Stand up comedy is just a series of words arranged to illicit a response from a crowd and set up the next punch line. Football is just a series of physical moves designed to illicit a response from a crowd and set up the next play. Is this oversimplification of both vocations? Yes and no. You can arrange your words in an extremely edgy manner ala Richard Pryor and keep a career arc going for decades. Keep walking the line but remember who you work for. Or you can arrange your words in a slightly different manner and get censored and run out of town like Lenny Bruce did. Authorities waited at the side of the stage nightly to either pull the plug on the performance (literally) or to put him in shackles and take him away (also literally).

James Harrison explodes at the snap of the ball in very much the same way Clay Matthews Jr. or Terrell Suggs does.
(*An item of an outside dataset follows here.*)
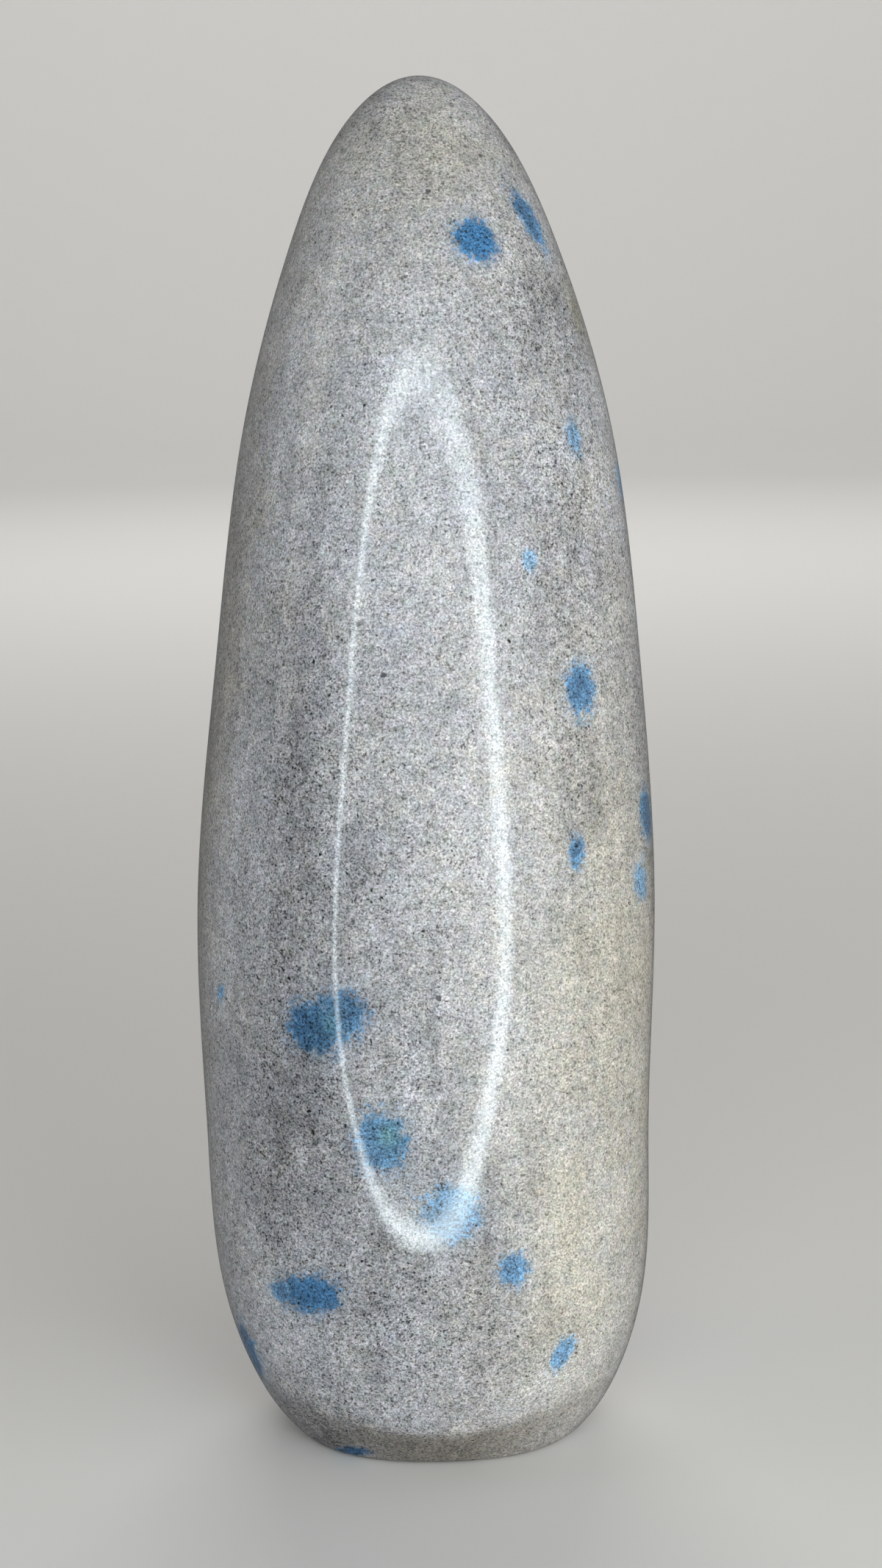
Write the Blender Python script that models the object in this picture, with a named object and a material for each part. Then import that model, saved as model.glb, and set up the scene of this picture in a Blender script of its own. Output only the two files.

But it is perceived that he uses his body and his helmet in a slightly different way than other players do; in an obscene and criminal way. This has put the NFL on high alert to watch James Harrison; every tackle is examined for the thug element and in some cases it’s found. You can most always find what you go looking for. The National Football League and its top cop, Roger Goodell, have succeeded in the past by hitting James Harrison in the wallet. Now they have succeeded in taking him off of his stage.
By the end of his career, Lenny Bruce was a shell of his former self. He had taken to reading trial transcripts from the stage (his social media) and whining about the conspiracies, real and imagined, that were derailing his future and his earnings. He wondered where all the support and encouragement had gone for his act and his talent. James Harrison has called Goodell ‘The Devil’ in print. He has Tweeted that he could have hit Colt McCoy harder than he did.  Tread ligtly in the spotlight.  The final curtain is coming, James; just ask Lenny Bruce.